Message Queues & Streaming • Message Queue FundamentalsMedium⏱️ ~3 min
Delivery Semantics: At Most Once, At Least Once, and Exactly Once
Delivery semantics define the contract between queue and consumer when failures occur, and this choice fundamentally shapes your system architecture. At most once delivery means the queue sends each message once and never retries: if the consumer crashes or the network drops the message, it's lost forever. This gives you the lowest latency (no acknowledgment waiting, no retry logic) but risks data loss, making it suitable only for non-critical telemetry or metrics where occasional loss is acceptable.

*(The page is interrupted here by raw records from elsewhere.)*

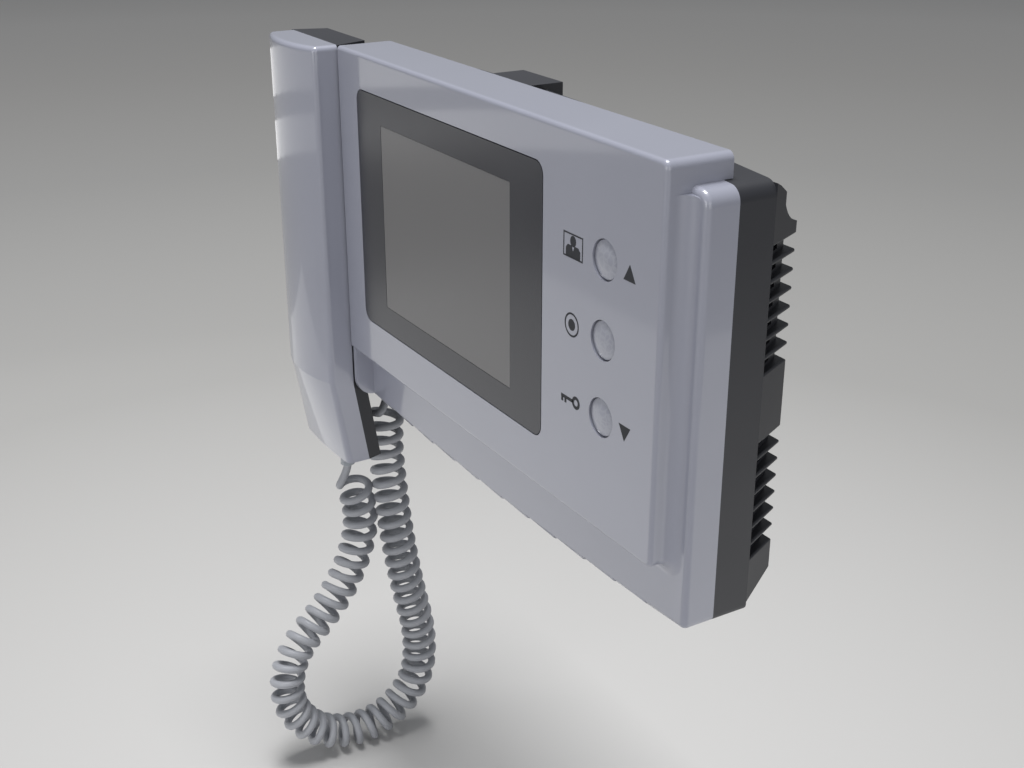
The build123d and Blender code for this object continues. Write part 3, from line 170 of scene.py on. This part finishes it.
def carried_frames(line, count):
    """Places along a line, each with two directions across it that don't twist."""
    shares = [step / count for step in range(count + 1)]
    stops = [coil_length * (share + PULL * math.sin(math.pi * share)) for share in shares]
    places, walked = [], 0.0
    for a, b in zip(line, line[1:]):
        run = (b - a).length
        while run and len(places) <= count and walked + run >= stops[len(places)] - ROUNDING:
            places.append(a.lerp(b, (stops[len(places)] - walked) / run))
        walked += run
    frames = []
    side = Vector((1, 0, 0))
    for i, place in enumerate(places):
        ahead = (places[min(i + 1, len(places) - 1)] - places[max(i - 1, 0)]).normalized()
        side = (side - ahead * side.dot(ahead)).normalized()
        frames.append((place, side.copy(), ahead.cross(side)))
    return frames


def tail(plug, first, second):
    """A bend from a plug's mouth to the spring, which it meets in line with the first two points."""
    way = (second - first).normalized()
    handles = (plug, plug + Vector((0, 0, -PLUG_HANDLE)), first - COIL_HANDLE * way, first)
    bend = []
    for step in range(TAIL_STEPS):
        t = step / TAIL_STEPS
        shares = ((1 - t) ** 3, 3 * t * (1 - t) ** 2, 3 * t**2 * (1 - t), t**3)
        bend.append(sum((share * handle for share, handle in zip(shares, handles)), Vector()))
    return bend


def wire_points():
    """The middle of the wire, from the handset's plug round the spring to the plug in the housing."""
    frames = carried_frames(coil_line, round(TURNS * STEPS_PER_TURN))
    skip = round(TAIL_TURNS * STEPS_PER_TURN)
    points = []
    for i, (place, side, other) in list(enumerate(frames))[skip:-skip]:
        angle = 2 * math.pi * (i / STEPS_PER_TURN + FIRST_ANGLE)
        points.append(place + COIL_RADIUS * (math.cos(angle) * side + math.sin(angle) * other))
    start = tail(plug_mouth(handset_plug), points[0], points[1])
    end = tail(plug_mouth(base_plug), points[-1], points[-2])
    return start + points + end[::-1]


wire_line = wire_points()
wire_length = sum((b - a).length for a, b in zip(wire_line, wire_line[1:]))
print(f"{TURNS} turns take {wire_length:.2f} m of wire")

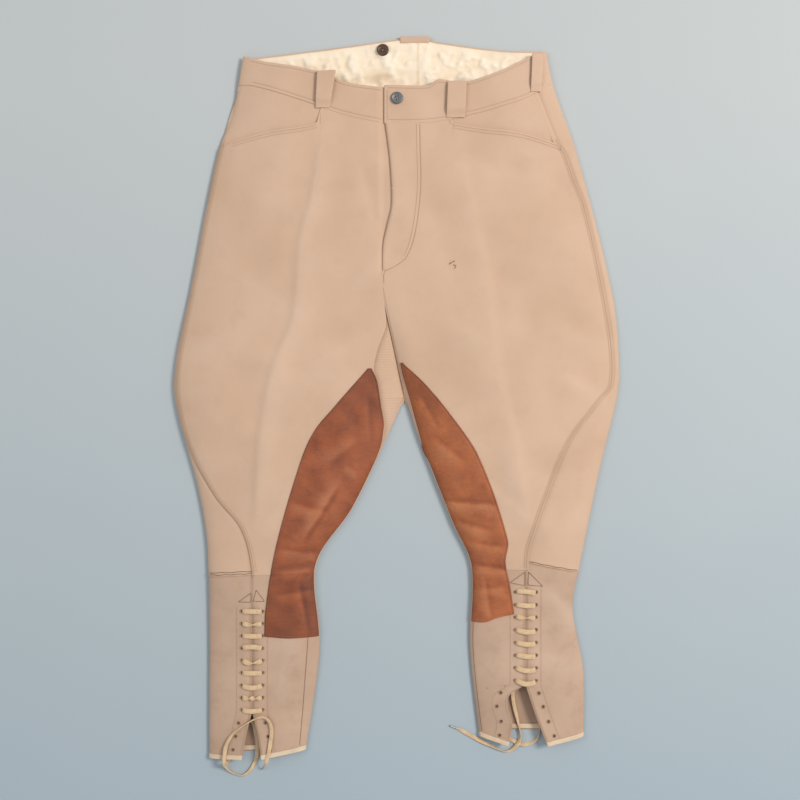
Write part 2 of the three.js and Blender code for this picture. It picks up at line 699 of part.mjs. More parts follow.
// Free lengths of the laces, as routes of [x, y, z] points, and whether an aglet ends them. The long tail of
// the right leg runs out over the hem, loops back up over the flaps and hangs over the hem again.
const laceTails = {
  right_lace_tail: {
    tipped: true,
    route: [[-206, -452, 7], [-201.5, -461, 6], [-199, -473, 4.6], [-197, -485, 3.8],
      [-197.5, -499, 3.5], [-198.5, -507, 2.2], [-201.5, -515.5, 1.5], [-208, -526.5, 1.5],
      [-218.5, -533.5, 1.5], [-229, -531, 1.5], [-237.5, -525.5, 2.6], [-241.2, -518.5, 7],
      [-242.2, -514.2, 13.4], [-242, -509, 17.3], [-241.5, -501, 17.2], [-240, -489, 16.8],
      [-235.5, -478, 17.1], [-229, -468.5, 17.6], [-218.5, -460, 18.1], [-208, -453.5, 18.3],
      [-197, -448.2, 18.4], [-187.5, -446.5, 18.4], [-181, -450, 18.4], [-177, -456.5, 18.4],
      [-175.5, -468, 18.3], [-177, -481, 18.2], [-179, -494, 18], [-181.8, -505, 18.3],
      [-183.8, -511.6, 16.8], [-185.8, -515.4, 13], [-187.6, -518.6, 9.1]],
  },
  right_lace_end: {
    tipped: false,
    route: [[-212.5, -456, 7.5], [-213.3, -460.5, 7], [-214.5, -465, 6.5], [-216, -470.5, 5.9],
      [-217.5, -476, 5.4], [-219.2, -480.5, 4.9], [-221, -485, 4.4], [-223.2, -489.5, 4],
      [-225.5, -494, 3.7], [-228, -498, 3.3], [-230.5, -502, 3], [-232.8, -505, 2.4], [-235, -508, 1.9],
      [-240, -513.5, 1.5], [-247, -519.5, 1.5]],
  },
  left_lace_tail: {
    tipped: true,
    route: [[163.7, -404, 7], [163, -417, 6], [164.4, -430, 5], [167.2, -442, 4.2], [169.8, -452, 3.8],
      [172.6, -464, 3.6], [174, -474.5, 3.8], [172.9, -482, 4.5], [170.2, -488, 4.7], [166.5, -493, 3.2],
      [160.5, -498, 1.6], [152, -499.5, 1.5], [141.5, -495, 1.5], [131.5, -490, 1.5], [121, -485.5, 1.5],
      [112, -481, 1.5], [102, -475.5, 1.5], [91.5, -469.5, 1.5], [83, -466, 1.5]],
  },
  left_lace_end: {
    tipped: false,
    route: [[187, -415, 8], [190.5, -422.5, 7.3], [193.5, -430, 6.6], [196.5, -438, 5.8], [199, -446, 5],
      [201.5, -459, 3.9], [201.2, -470, 2.8], [198.5, -479.5, 1.6], [191.5, -486, 1.5],
      [181.5, -489, 1.5], [173, -488, 1.5], [166, -485, 1.5], [161, -482.3, 1.5], [156.5, -480, 1.5],
      [149, -475.5, 1.5]],
  },
};

function addLaceTails() {
  const stepLength = 7;
  for (const [name, { tipped, route }] of Object.entries(laceTails)) {
    const places = route.map(([x, y, z]) => new THREE.Vector3(x, y, z));
    const curve = new THREE.CatmullRomCurve3(places, false, 'centripetal');
    add(name, cord(curve, Math.ceil(curve.getLength() / stepLength)), 'lace');
    if (!tipped) continue;
    const away = curve.getTangentAt(1);
    const aglet = new THREE.CylinderGeometry(agletRadius, agletRadius, agletLength, 8);
    aglet.applyQuaternion(new THREE.Quaternion().setFromUnitVectors(new THREE.Vector3(0, 1, 0), away));
    add(name.replace('tail', 'aglet'), aglet, 'pewter',
      curve.getPointAt(1).addScaledVector(away, agletLength / 2 + layerGap));
  }
}

addBackPanels();
addLining();
addFrontWaistband();
addFrontPanels();
addPocket('right', rightPocketMouth, rightBandSeam);
addPocket('left', leftPocketMouth, leftBandSeam);
addFly();
addButtons();
addBeltLoops();
for (const side of ['right', 'left']) {
  addThigh(side);
  addStrapping(side);
  addCalf(side);
  addLacing(side);
}
addLaceTails();

export default group;
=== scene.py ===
# Lace-up riding breeches lying on their back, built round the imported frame.
# Shapes are worked out in millimetres, in the frame's own axes: +X wearer's left, +Y waist, +Z up out of the front.
import bpy
import math
import numpy as np
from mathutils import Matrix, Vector


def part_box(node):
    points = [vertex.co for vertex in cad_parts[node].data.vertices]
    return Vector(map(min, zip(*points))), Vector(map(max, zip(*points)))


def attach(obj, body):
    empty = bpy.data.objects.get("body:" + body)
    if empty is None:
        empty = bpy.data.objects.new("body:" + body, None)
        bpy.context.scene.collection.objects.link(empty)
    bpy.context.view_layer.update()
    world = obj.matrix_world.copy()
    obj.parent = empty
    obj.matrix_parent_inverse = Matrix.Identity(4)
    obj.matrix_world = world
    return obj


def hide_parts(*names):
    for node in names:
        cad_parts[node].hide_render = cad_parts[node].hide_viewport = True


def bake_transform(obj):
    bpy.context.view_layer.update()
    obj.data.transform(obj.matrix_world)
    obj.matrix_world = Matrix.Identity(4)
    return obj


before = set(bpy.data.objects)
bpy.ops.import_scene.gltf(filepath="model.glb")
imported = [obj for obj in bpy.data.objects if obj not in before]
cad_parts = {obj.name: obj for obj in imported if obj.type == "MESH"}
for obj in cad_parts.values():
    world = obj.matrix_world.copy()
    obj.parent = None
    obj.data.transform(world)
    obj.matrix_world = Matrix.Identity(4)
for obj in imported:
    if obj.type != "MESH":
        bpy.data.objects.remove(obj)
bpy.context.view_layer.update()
mm = 0.001
sides = ("right", "left")
outward = {"right": -1, "left": 1}

view = {"height": 1.572, "centre": (0.0042, -0.0024), "lens": 50}
light = {"key": 96, "keyPlace": (2.4, 0.8, 2.9), "keySize": 1.2, "fill": 17, "fillPlace": (-2.2, 0.4, 2.6), "sky": 0.55}


def addCamera():
    camera = bpy.data.objects.new("camera", bpy.data.cameras.new("camera"))
    camera.data.lens = view["lens"]
    camera.location = (*view["centre"], view["height"])
    bpy.context.scene.collection.objects.link(camera)
    bpy.context.scene.camera = camera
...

At least once delivery, the practical default for most production systems, guarantees every message is delivered but may deliver duplicates. If a consumer processes a message but crashes before acknowledging, the queue will redeliver it. Amazon SQS Standard queues use this model: after a visibility timeout (default 30 seconds), unacknowledged messages reappear for other consumers. This requires idempotent consumer logic: processing the same order confirmation twice must not charge the customer twice. Google Cloud Pub/Sub similarly delivers messages at least once, with acknowledgment deadlines typically set to 10 seconds and automatic extensions available.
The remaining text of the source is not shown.